**Supplied records:**
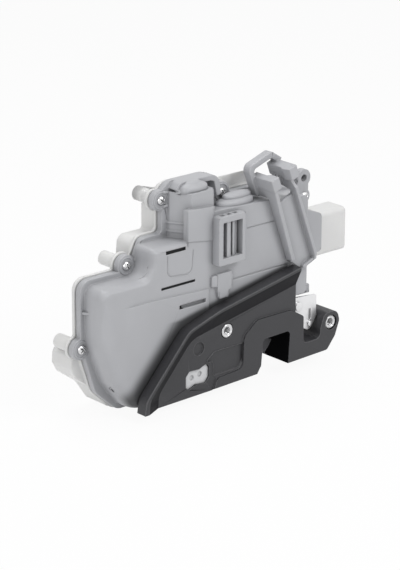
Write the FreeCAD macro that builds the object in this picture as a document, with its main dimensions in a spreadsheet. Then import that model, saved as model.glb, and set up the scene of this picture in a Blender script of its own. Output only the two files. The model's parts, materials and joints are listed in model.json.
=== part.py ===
import FreeCAD, Part
import math
import os
import re

import Sketcher

Vector = FreeCAD.Vector
Rotation = FreeCAD.Rotation

doc = FreeCAD.newDocument("DoorLatchActuator")
sheet = doc.addObject("Spreadsheet::Sheet", "Sizes")

# Millimetres. X runs along the unit, Y from the latch face to the back, Z up.
# The origin is the middle of the left fixing insert, on the latch face.
sizes = {
    # planes along Y
    "shellFace": 4.0,
    "towerFace": 6.0,
    "flangeFront": 19.5,
    "flangeThick": 4.0,
    "sealThick": 0.6,
    "coverRim": 2.0,
    "coverDepth": 15.0,
    "bulgeDepth": 19.0,
    "wall": 2.5,
    # clearances
    "runGap": 0.05,
    "freeGap": 0.4,
    "snugGap": 0.02,
    # outline of the shell, seen from the front
    "shellLeft": -88.5,
    "lowTop": 41.5,
    "stepLeft": -51.5,
    "shelfTop": 58.0,
    "padLeft": -26.5,
    "padTop": 76.0,
    "towerLeft": -28.5,
    "towerTop": 84.5,
    "towerRight": -4.5,
    "towerBevel": -21.9,
    "deckTop": 72.0,
    "deckLow": 67.0,
    "shellRight": 66.0,
    "shellBottom": -34.0,
    "slantHigh": 8.0,
    "slantMidX": -78.5,
    "slantMidZ": -17.0,
    "slantLowX": -66.0,
    "cornerX": -13.0,
    "underside": 2.0,
    "heelZ": 7.0,
    # flange round the shell
    "lip": 3.0,
    "rimTop": 91.5,
    "rimRight": 8.0,
    "deckRim": 75.0,
    "deckRimLow": 66.5,
    "columnLeft": 72.0,
    "columnRight": 81.0,
    "bossRadius": 6.2,
    "postRadius": 4.2,
    "postLength": 15.6,
    # five housing screws
    "screwHead": 2.7,
    "screwHeadTall": 1.8,
    "screwShank": 1.45,
    "screwLength": 14.0,
    "screwOneX": -33.0,
    "screwOneZ": 79.8,
    "screwTwoX": -58.3,
    "screwTwoZ": 46.9,
    "screwThreeX": -91.0,
    "screwThreeZ": 5.1,
    "screwFourX": 12.3,
    "screwFourZ": 76.0,
    "screwFiveX": 77.6,
    "screwFiveZ": 60.3,
    # eyelet on the column
    "eyeX": 77.4,
    "eyeZ": 71.5,
    "eyeRound": 5.3,
    "eyeHole": 2.1,
    # connector
    "plugLeft": 82.0,
    "plugRight": 116.5,
    "plugLow": 18.0,
    "plugHigh": 45.0,
    "plugDepth": 17.0,
    "plugWall": 2.0,
    "plugFloor": 91.0,
    "horn": 85.5,
    "hornFront": 12.0,
    "hornLow": 26.5,
    "hornHigh": 53.0,
    "bladeWide": 1.6,
    "bladeTall": 0.8,
    "bladePitch": 5.0,
    # latch housing and its flared skirt
    "skirtProud": 4.5,
    "skirtLeft": -65.0,
    "skirtRight": 53.8,
    "faceBottom": -34.5,
    "faceThick": 2.4,
    "blockLeft": -12.6,
    "blockBack": 19.0,
    "archTop": 1.5,
    "archProud": 1.0,
    "mouthLeft": 27.4,
    "mouthRight": 48.6,
    "mouthTop": -11.3,
    "sideWall": 2.2,
    "notchLeft": 59.6,
    "notchRight": 73.0,
    "notchBottom": -21.6,
    "lugX": 82.2,
    "lugZ": -14.0,
    "lugRound": 6.8,
    "insertRadius": 4.0,
    "insertBore": 2.5,
    "insertLength": 11.2,
    "insertGroove": 0.8,
    "bossWall": 1.4,
    "blankX": -21.5,
    "blankZ": -5.9,
    "blankRound": 3.9,
    # emergency lock rotor
    "rotorX": -22.5,
    "rotorZ": -22.8,
    "rotorRound": 9.6,
    "rotorSink": 1.2,
    "rotorThick": 1.7,
    "spindle": 3.0,
    # claw, pawl and their pins
    "clawX": 22.0,
    "clawZ": -7.3,
    "clawFront": 7.2,
    "clawThick": 5.4,
    "clawHub": 6.0,
    "clawReach": 21.6,
    "clawTravel": 42.0,
    "rimRound": 13.4,
    "notchRound": 11.2,
    "strikerX": 14.5,
    "strikerZ": -8.8,
    "strikerRound": 4.5,
    "clawPin": 3.0,
    "pawlX": 1.0,
    "pawlZ": -9.9,
    "pawlHub": 4.0,
    "pawlPin": 2.0,
    "pinSink": 1.2,
    "pinHead": 1.4,
    "plateThick": 2.0,
    "wireRound": 0.5,
    # release lever and its link
    "leverX": 60.2,
    "leverZ": -0.5,
    "leverFront": 4.9,
    "leverThick": 1.5,
    "leverPin": 1.7,
    "linkFront": 2.7,
    "linkThick": 1.4,
    "pegRound": 1.2,
    # drive inside the shell
    "motorX": -16.2,
    "motorY": 17.8,
    "motorRadius": 9.0,
    "motorLow": 57.8,
    "motorHigh": 80.5,
    "shaftRadius": 1.2,
    "wormPitch": 3.14159,
    "wormCore": 2.4,
    "wormRound": 4.3,
    "wormTurns": 4,
    "wheelX": -31.85,
    "wheelZ": 40.0,
    "wheelThick": 3.0,
    "wheelTeeth": 24,
    "pinionTeeth": 10,
    "sectorPitch": 9.0,
    "sectorTeeth": 7,
    "sectorFront": 9.0,
    "sectorThick": 3.4,
    "leverPivotX": -40.43,
    "leverPivotZ": 16.41,
    "axleRadius": 1.8,
    # guide frame on the shell's face
    "frameLeft": -8.3,
    "frameRight": 11.6,
    "frameLow": 40.6,
    "frameHigh": 69.4,
    "frameProud": 6.0,
    "frameWall": 3.2,
    # cable bracket, in its own leaning frame
    "bracketX": 58.5,
    "bracketZ": 26.0,
    "bracketLean": 20.5,
    "channelLeft": -6.8,
    "channelRight": 11.6,
    "channelTop": 45.0,
    "channelWall": 2.0,
}
for row, (name, number) in enumerate(sizes.items(), 1):
    sheet.set("A%d" % row, str(number))
    sheet.setAlias("A%d" % row, name)
doc.recompute()


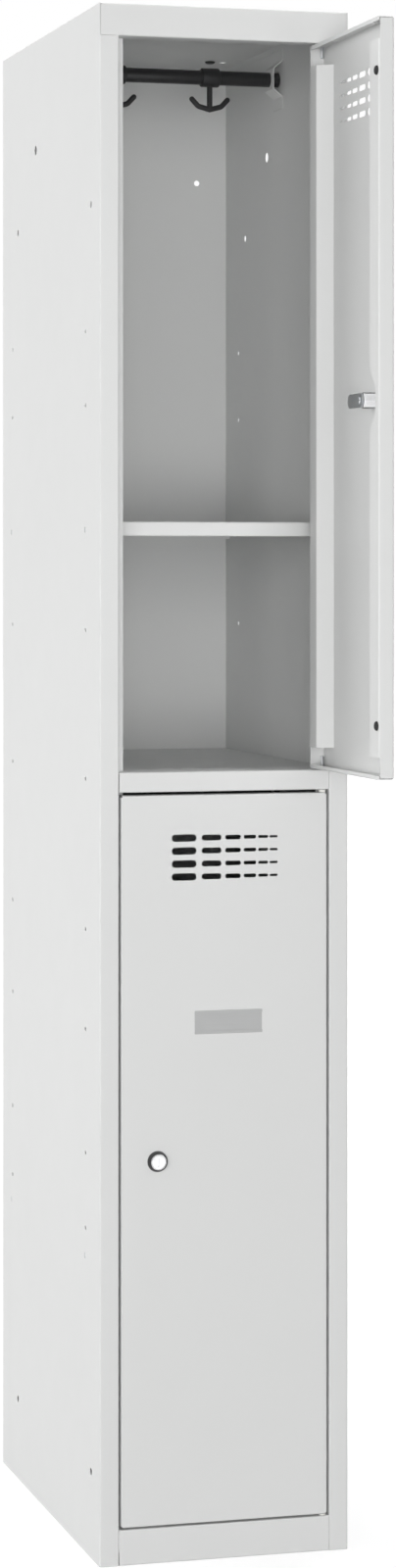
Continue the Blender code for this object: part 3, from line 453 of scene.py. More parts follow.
# %% Black coat
BLACK_COAT = (0.019, 0.019, 0.02)
BLACK_COAT_TONES = (0.8, 1.35)
BLACK_COAT_ROUGHNESS = 0.35
BLACK_COAT_GLOSS = (0.22, 0.47)
RUB_STRETCH = (700, 40, 40)
COAT_PEEL_SCALE = 900
COAT_RELIEF = (0.2, 0.00003)


def black_coat(name, seed):
    net = new_finish(name, BLACK_COAT, BLACK_COAT_ROUGHNESS)
    rub = streaks(net, seed, RUB_STRETCH, CLOUD_DETAIL)
    peel = noise(net, place_on(net, seed), COAT_PEEL_SCALE)
    return finished(net, drift(net, rub, BLACK_COAT, BLACK_COAT_TONES),
                    between(rub, BLACK_COAT_GLOSS), bump(net, peel, COAT_RELIEF))


print("black coat", BLACK_COAT)

# %% [markdown]
# ## Black plastic
# The hooks, the lock's ring and the ceiling's plug are moulded. A fine Voronoi pattern
# gives the pits of the mould, and a cloud moves the tone and the gloss.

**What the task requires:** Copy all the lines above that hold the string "from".

**Result of the exercise:**
# Millimetres. X runs along the unit, Y from the latch face to the back, Z up.
    # outline of the shell, seen from the front
Continue the Blender code for this object: part 3, from line 453 of scene.py. More parts follow.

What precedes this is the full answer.